Tuesday, December 01, 2015

Accessibility Audit Transparency ... how you can demonstrate your WCAG 2.0 conformance effort, and encourage others

WCAG 2.0 is the current w3c standard for web accessibility. Section 508 of the ADA, the Americans with Disabilities Act, is incorporating WCAG 2.0 standards into law. If you develop a web application, and get federal money or just want to do the right thing, this is important.

There are many tools that help developers to address accessibility problems with their web interfaces. Mostly, these problems are html tags and attributes that either interfere with the operation of assistive technologies, or they are parts of features that aren't accessible through these technologies. This is fixable. A subset of HTML5 known as WAI-ARIA can make WCAG conformance much easier, and most automated audit tools suggest using aria attributes.

If you use an audit tool for development, you can make progress on conformance. But how can you show that you're making progress? 

What? Why would we care about that? 

Because web development on a live site is incremental. For a complex web application, these audit tools can point out hundreds of WCAG 2.0 problems per view or page. Depending on your team's resources, it could take months or years to address all automatically-auditable aspects of your application.

So, say that you want to, essentially, say "We care! We're actually working on it! Look!" How can you demonstrate it? Well, hypothetically, if someone on your team, who is technical, has some extra time, they can keep a spreadsheet of the fixed problems, just in case anyone asks. Or, perhaps your bug-resolution process is public, and you've logged accessibility issues as bugs: that can demonstrate your continuing efforts.

Or, you can simply record your audits as you go, with this free service, using open source software, which I'm announcing here: wcag-audit.

As you can see from this example, which is run on wcag-audit itself, I downloaded our modified Google Chrome Accessibility Audit Extension, and ran the audit, which recorded the results. Then I fixed one accessibility problem, and ran the audit again. Then I fixed another ... and I was done (it's a simple webpage).

The chrome extension has only been modified to send the summary of audit results to the wcag-audit site for recording purposes. 

You can then hand out these wcag-audit links that reference your url's, to show your progress. Or, someone else may check your progress, or your deterioration, at any time -- keeping us all honest! Let's call that 'crowd-auditing'. In any case, your work becomes a matter of public record, without any extra effort to save evidence or create reports.

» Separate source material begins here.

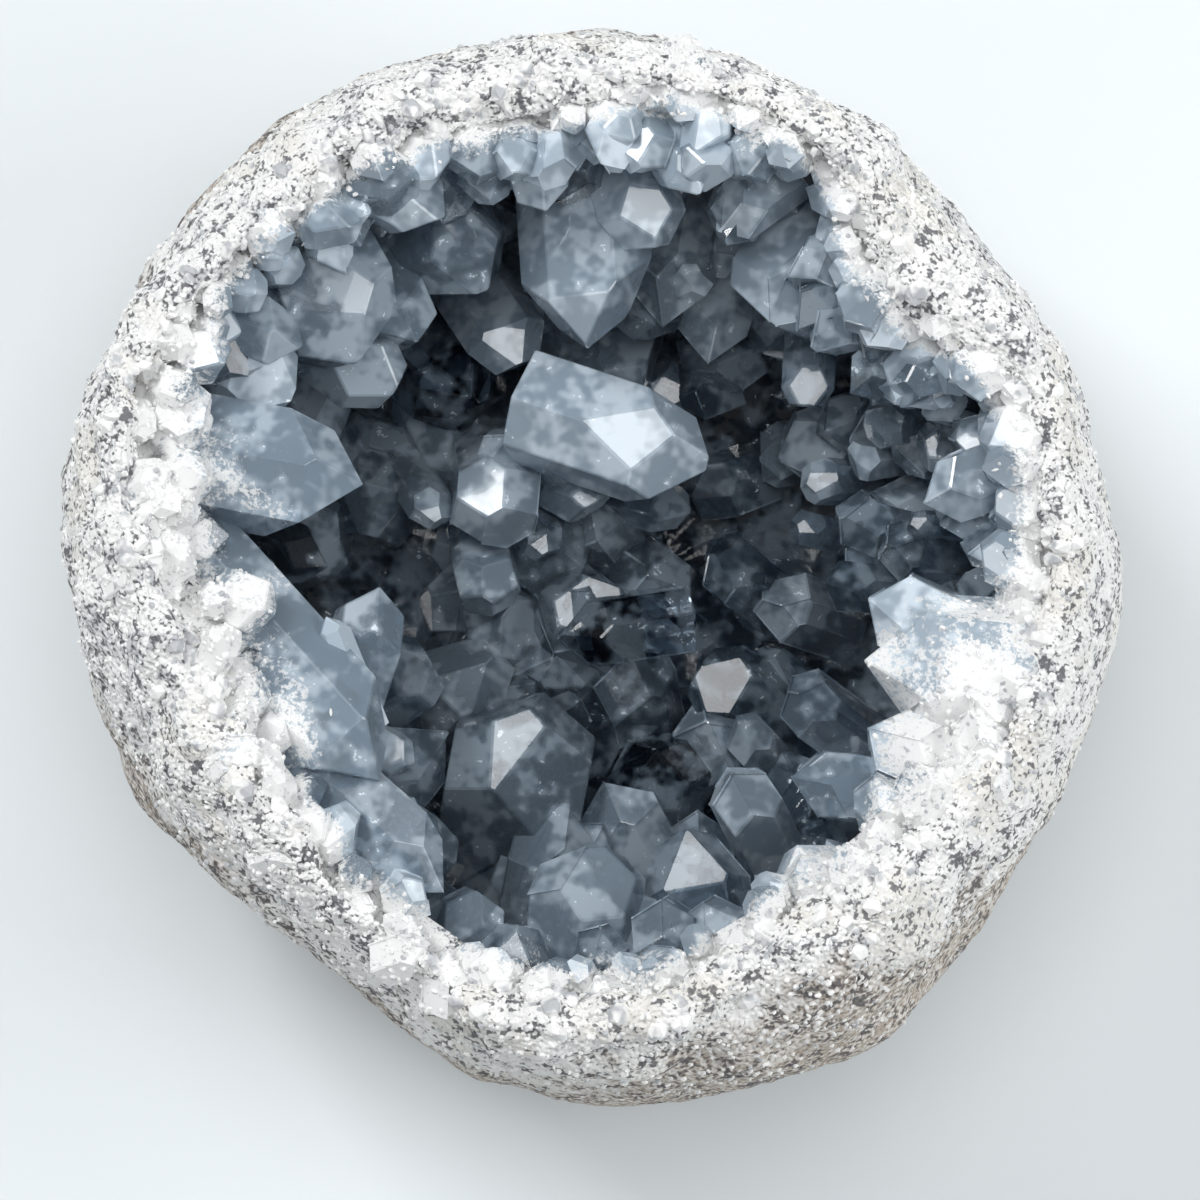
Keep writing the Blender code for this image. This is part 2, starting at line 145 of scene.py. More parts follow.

This small effort emerged out of work for the University of Oregon, whose many web applications include products for K-12 schools produced by the College of Education. We want to demonstrate that we care, that we're working on accessibility, and to publicly invite everyone else to reduce their automatically-auditable accessibility problems to zero. Let's make a friendly competition out of this. Of course, those audits are not all you need to do to provide a genuinely good web experience, for people using assistive technologies, but it's an important start.

The reason we used a Chrome accessibility audit extension, versus some other form of automation: we didn't want to deal with the state of anyone's program. It's up to you, when you audit your application, to know what the user is viewing, whether they are signed in, etc.

It begs the question, to be dealt with in the future, about what to do with webapps that don't track their important states with their hrefMost do not. You can keep track of the timestamp so you know which audit is yours, but the different application states will not be tracked publicly in a differentiating fashion, if wcag-audit doesn't know what the states and their values are. 

So, I would like to propose the following published states standard for webapps, SPA's, etc.: 

* hide a div with an id whose value is the href you do use, so it can be found.
* as the value of this div's html content, provide a JSON object of the safe-for-public-view names and values you need to differentiate the states of your browser-based application. 

In the next version, we will look for this hidden div. In this way, you can continue to hide your state values from the user, if you like. But you will need to start keeping track of states before you publish them in this way. So, if you do not track internal state, defined anyway you like, please start now -- in my opinion, it's a critical aspect of the future of programming, if we are to make any progress. Tracking internal states can make the inspection of program operation easier, and is a foundation for the explanation of the ideas used by particular developers to create their applications.

I should add, although it's obvious, that other kinds of audits can be carried out this way, i.e. public crowdsourced auditing, whether they are automated or not. Some already are, more or less: that's what a reputation or review is. All that's important here, is that the audits are public

These audits are also a kind of proof of system status -- we do this already with uptime, for example. Why not regarding other claims? Privacy, security, transparency, etc. -- all can be audited publicly, for real-time systems that commit to these values.